There are other controversial shifts in language that upend the meaning of a word. There may even be a word that is used for the opposite of its meaning. This has happened to the all-too-common word “literally”. You should only use the word “literally” during an accurate description of things that really happened. In recent years, people have ignored this rule and used “literally” in a figurative context. They may say something like, “It was so hot today, I was literally on fire”. No they weren’t. Not unless that conversation is happening in a burn ward. They mean to say it FELT as if they were on fire. This incorrect use of “literally” has become so rampant, the Oxford English Dictionary added it as a definition. Together, we can reverse this terrible decision and make sure “literally” is used properly.



“They” is a third person plural pronoun. It is typically used to refer to more than one entity or person. Be careful not to use plural pronouns for an entity comprised of multiple people. Someone may refer to a company with plural terms because it is an organisation with many people working for it. Yet, the company as a whole is a single entity. So a company would not issue “their press release”, but rather “its press release”. There is a context where using “they” and the related terms “them” and “their” may be appropriate for a single person.

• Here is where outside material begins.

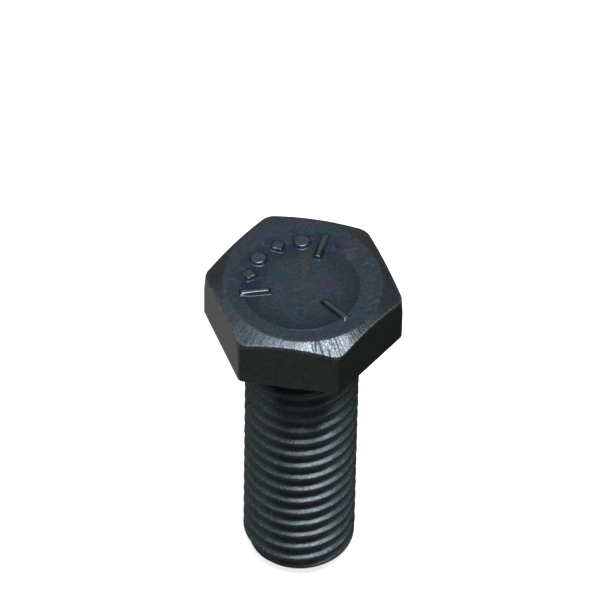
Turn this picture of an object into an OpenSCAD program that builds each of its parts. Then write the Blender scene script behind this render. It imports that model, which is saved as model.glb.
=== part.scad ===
// Hex head cap screw, 1/2-13 UNC by 1 3/8 in, threaded right up to a short neck.
// It is one steel forging, drawn here as its separate features. Each feature is
// a closed solid of its own, and neighbours meet face to face.
// The origin is the centre of the bearing face under the head. +Z runs up
// through the head and the shank hangs below it. All sizes are millimetres.

/* [Hexagon] */
// Width across two opposite flats
head_af = 19.05; // [18:0.05:20]
// Height of the head from the bearing face to the top face
head_h = 7.3; // [6.5:0.1:8.2]
// How far each upright corner falls short of a sharp one
corner_loss = 0.1; // [0.05:0.01:0.3]
// Circle where the top chamfer starts, as a share of the width across flats
chamfer_share = 0.905; // [0.86:0.005:0.95]
// Slope of the top chamfer
chamfer_angle = 23; // [15:1:30]

/* [Washer face] */
// Diameter of the round bearing face
washer_d = 18.1; // [17:0.1:18.6]
// Thickness of the round bearing face
washer_h = 0.6; // [0.2:0.05:0.65]

/* [Top recess] */
// Diameter of the shallow round recess at the top face
recess_d = 12.9; // [12:0.1:13.5]
// Depth of the recess
recess_depth = 0.2; // [0.1:0.05:0.5]
// Width of the recess's sloping wall
recess_wall = 1.2; // [0.6:0.1:2]
// Where the recess sits off the head's centre, as the die left it
recess_shift = [-0.2, -0.5]; // [-0.6:0.05:0.6]

/* [Raised marks] */
// How far the marks stand above the top face
mark_rise = 0.2; // [0.05:0.05:0.3]
// Directions of the three radial grade bars
bar_angles = [79, 204, 320]; // [0:1:360]
// Distances from the head's centre to the middles of the bars
bar_radii = [5.65, 5.45, 5.2]; // [5:0.05:5.8]
// How far each bar is turned off its radius, as the die left it
bar_twists = [3, -6.5, 2.5]; // [-10:0.5:10]
// Lengths of the bars
bar_lengths = [3.5, 3.2, 3.7]; // [2:0.1:4]
// Width of a bar
bar_w = 0.7; // [0.4:0.05:1]
// Directions of the four plain pads, by turns a round one and a square one
pad_angles = [101, 127, 154, 179]; // [0:1:360]
// Distance from the head's centre to a pad
pad_radius = 6; // [5.6:0.05:6.8]
// Width of a pad
pad_w = 1.8; // [1:0.1:2]

/* [Shank] */
// Length from the bearing face to the flat point
shank_length = 34.925; // [25:0.005:50]
// Diameter of the plain neck
neck_d = 12.6; // [12.58:0.01:12.7]
// Distance from the bearing face to the end of the neck's straight wall
neck_length = 2.0; // [1.5:0.1:5]
// Radius of the fillet between the bearing face and the neck
fillet_r = 0.5; // [0.35:0.05:0.55]
// Diameter of the flat point
point_d = 9.4; // [8.6:0.1:10]

/* [Thread] */
// Diameter over the thread's crests
crest_d = 12.57; // [12.4:0.01:12.58]
// Threads in one inch
threads_per_inch = 13; // [12:1:14]
// Direction in which the ridge begins, seen from above
thread_start = 117; // [0:1:359]

/* [Hidden] */

EPS = 0.5;                    // how far a cutter runs past what it cuts
ROUND_SIDES = 96;             // sides on round solids
RINGS_PER_TURN = 36;          // cross-sections of the ridge in one turn
FADE_TURNS = 0.75;            // turns over which the ridge grows and dies away
FADE_START = 0.15;            // size of the ridge at its two tips, as a share
HEAD_COLOR = [0.20, 0.23, 0.27];
MARK_COLOR = [0.30, 0.34, 0.40];
SHANK_COLOR = [0.16, 0.19, 0.22];

chamfer_r = chamfer_share * head_af / 2;
sharp_corner_r = head_af / sqrt(3);
corner_r = sharp_corner_r - corner_loss;
recess_floor_z = head_h - recess_depth;
fillet_outer_r = neck_d / 2 + fillet_r;

pitch = 25.4 / threads_per_inch;
thread_depth = 0.59 * pitch;
crest_r = crest_d / 2;
root_r = crest_r - thread_depth;
crest_half = pitch / 16;
base_half = crest_half + thread_depth * tan(30);
shoulder_z = -neck_length - (neck_d / 2 - root_r);
point_z = -shank_length;
point_top_z = point_z + crest_r - point_d / 2;

// the ridge starts just under the shoulder and dies away just above the point
ridge_top_z = shoulder_z - FADE_START * base_half - 0.2;
ridge_end_z = point_z + root_r - point_d / 2 + FADE_START * base_half + 0.05;
ridge_turns = (ridge_top_z - ridge_end_z) / pitch;
ring_count = ceil(ridge_turns * RINGS_PER_TURN);

// cross-section of the ridge: [height above the root, distance along the axis]
RIDGE_SECTION = [[0, base_half], [thread_depth, crest_half],
                 [thread_depth, -crest_half], [0, -base_half]];

// share of its full size that the ridge has after so many turns
function ridge_share(turn) =
    let (to_nearer_end = min(turn, ridge_turns - turn) / FADE_TURNS)
    min(1, FADE_START + (1 - FADE_START) * to_nearer_end);

// the four corners of one cross-section, the ridge turning clockwise as it goes down
function ridge_ring(turn) =
    let (share = ridge_share(turn), direction = thread_start - 360 * turn,
         middle_z = ridge_top_z - pitch * turn)
    [for (corner = RIDGE_SECTION)
        let (r = root_r + share * corner[0])
        [r * cos(direction), r * sin(direction), middle_z + share * corner[1]]];

// two triangles for each side of each stretch between cross-sections
function ridge_sides(corners) =
    [for (ring = [0 : ring_count - 1], side = [0 : corners - 1], half = [0, 1])
        let (here = ring * corners, next = here + corners, other = (side + 1) % corners)
        half == 0 ? [here + side, here + other, next + other]
                  : [here + side, next + other, next + side]];

// solid of revolution for the head's top: flat, then sloping down to past the corners
module chamfered_blank() {
    rotate_extrude($fn = ROUND_SIDES)
        polygon([[0, washer_h], [corner_r, washer_h],
                 [corner_r, head_h - (corner_r - chamfer_r) * tan(chamfer_angle)],
                 [chamfer_r, head_h], [0, head_h]]);
}

module recess_cutter() {
    translate([recess_shift[0], recess_shift[1], recess_floor_z])
        cylinder(h = recess_depth + EPS,
                 r1 = recess_d / 2 - recess_wall,
                 r2 = recess_d / 2 + EPS * recess_wall / recess_depth,
                 $fn = ROUND_SIDES);
}

module head_solid() {
    difference() {
        intersection() {
            translate([0, 0, washer_h])
                cylinder(h = head_h - washer_h, r = sharp_corner_r, $fn = 6);
            chamfered_blank();
        }
        recess_cutter();
    }
}

// what a mark's upright block leaves once the head's own metal is taken away
module standing_on_head() {
    difference() {
        translate([0, 0, recess_floor_z]) children();
        head_solid();
    }
}

module hex_head() {
    color(HEAD_COLOR) head_solid();
}

module washer_face() {
    color(HEAD_COLOR)
        difference() {
            cylinder(h = washer_h, d = washer_d, $fn = ROUND_SIDES);
            translate([0, 0, -EPS])
                cylinder(h = washer_h + 2 * EPS, r = fillet_outer_r, $fn = ROUND_SIDES);
        }
}

module grade_bars() {
    color(MARK_COLOR)
        standing_on_head()
            for (i = [0 : len(bar_angles) - 1])
                rotate(bar_angles[i])
                    translate([bar_radii[i], 0, 0])
                        rotate(bar_twists[i])
                            translate([-bar_lengths[i] / 2, -bar_w / 2, 0])
                                cube([bar_lengths[i], bar_w, recess_depth + mark_rise]);
}

module plain_pads() {
    color(MARK_COLOR)
        standing_on_head()
            for (i = [0 : len(pad_angles) - 1])
                rotate(pad_angles[i])
                    translate([pad_radius, 0, 0])
                        if (i % 2 == 0)
                            cylinder(h = recess_depth + mark_rise, d = pad_w,
                                     $fn = ROUND_SIDES);
                        else
                            cylinder(h = recess_depth + mark_rise, d = pad_w, $fn = 4);
}

// fills the washer face's ring and flares from the neck out to the bearing face
module underhead_fillet() {
    color(SHANK_COLOR)
        difference() {
            translate([0, 0, -fillet_r])
                cylinder(h = washer_h + fillet_r, r = fillet_outer_r, $fn = ROUND_SIDES);
            rotate_extrude($fn = ROUND_SIDES)
                translate([fillet_outer_r, -fillet_r])
                    circle(r = fillet_r, $fn = ROUND_SIDES);
        }
}

module neck() {
    color(SHANK_COLOR) {
        translate([0, 0, -neck_length])
            cylinder(h = neck_length - fillet_r, d = neck_d, $fn = ROUND_SIDES);
        translate([0, 0, shoulder_z])
            cylinder(h = -neck_length - shoulder_z, r1 = root_r, d2 = neck_d,
                     $fn = ROUND_SIDES);
    }
}

module thread_core() {
    color(SHANK_COLOR)
        translate([0, 0, point_top_z])
            cylinder(h = shoulder_z - point_top_z, r = root_r, $fn = ROUND_SIDES);
}

module thread_ridge() {
    corners = len(RIDGE_SECTION);
    last = ring_count * corners;
    color(SHANK_COLOR)
        polyhedron(
            points = [for (ring = [0 : ring_count])
                          each ridge_ring(ridge_turns * ring / ring_count)],
            faces = concat([[3, 2, 1, 0]], ridge_sides(corners),
                           [[last, last + 1, last + 2, last + 3]]));
}

module chamfered_point() {
    color(SHANK_COLOR)
        rotate_extrude($fn = ROUND_SIDES)
            polygon([[0, point_z], [point_d / 2, point_z],
                     [root_r, point_z + root_r - point_d / 2],
                     [root_r, point_top_z], [0, point_top_z]]);
}

hex_head();
washer_face();
grade_bars();
plain_pads();
underhead_fillet();
neck();
thread_core();
thread_ridge();
chamfered_point();
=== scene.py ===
"""The looks of a black oxide hex bolt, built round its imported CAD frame.

Every feature of the forging gets a fine mesh of its own and a procedural steel.
Shapes are worked out in millimetres in the row frame: the bearing face is at
z = 0, the head stands above it and the shank hangs below it.
"""
import math

import bpy
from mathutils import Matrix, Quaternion, Vector, noise


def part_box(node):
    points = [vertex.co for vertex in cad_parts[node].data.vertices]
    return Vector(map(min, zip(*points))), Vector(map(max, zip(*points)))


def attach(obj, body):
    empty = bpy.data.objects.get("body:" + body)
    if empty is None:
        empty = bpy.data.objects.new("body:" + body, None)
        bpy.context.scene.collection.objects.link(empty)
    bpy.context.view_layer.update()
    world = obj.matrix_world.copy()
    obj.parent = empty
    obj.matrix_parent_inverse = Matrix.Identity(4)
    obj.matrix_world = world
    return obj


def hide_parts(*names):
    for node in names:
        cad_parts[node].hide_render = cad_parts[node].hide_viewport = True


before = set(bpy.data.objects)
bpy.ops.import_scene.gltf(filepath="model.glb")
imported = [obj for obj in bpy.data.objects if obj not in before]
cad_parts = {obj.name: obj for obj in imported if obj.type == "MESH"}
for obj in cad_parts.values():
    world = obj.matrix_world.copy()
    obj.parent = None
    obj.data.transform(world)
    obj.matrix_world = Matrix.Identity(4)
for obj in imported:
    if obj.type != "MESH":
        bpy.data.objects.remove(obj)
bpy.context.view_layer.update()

MM = 0.001

# how the steel looks at a point of a mesh, each from 0 to 1: worn to bare metal, and on the
# thread a painted sheen where the light catches it; blued; sooty, and darkened as painted
# shade under the head and round the marks' feet; drawn dark by the trimming die; streaked
# by it; inky blue, and darkened as painted shade round the marks; and rubbed bright, with
# painted glints where the chamfer's highlight falls
TRAITS = ("worn", "blued", "sooty", "drawn", "streaked", "inky", "rubbed")


# ---------------------------------------------------------------- sizes

def box_mm(node):
    """Lowest and highest corner of a CAD node, in millimetres."""
    low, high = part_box(node)
    return low / MM, high / MM


head_low, head_high = box_mm("hex_head")
fillet_low, fillet_high = box_mm("underhead_fillet")
point_low, point_high = box_mm("chamfered_point")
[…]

In another example of culture influencing language, some transgender people identify with “they” as a gender-neutral singular pronoun. This occurs with a subset of trans people who identify as non-binary; not completely aligning with one gender or another. Far from being a modern fad, there are civilisations throughout human history who accommodated such gender identities. It is increasingly acceptable to use “they” as a singular pronoun if the person in question is non-binary trans. If anything, this may be a more positive example of a language convention being altered by culture.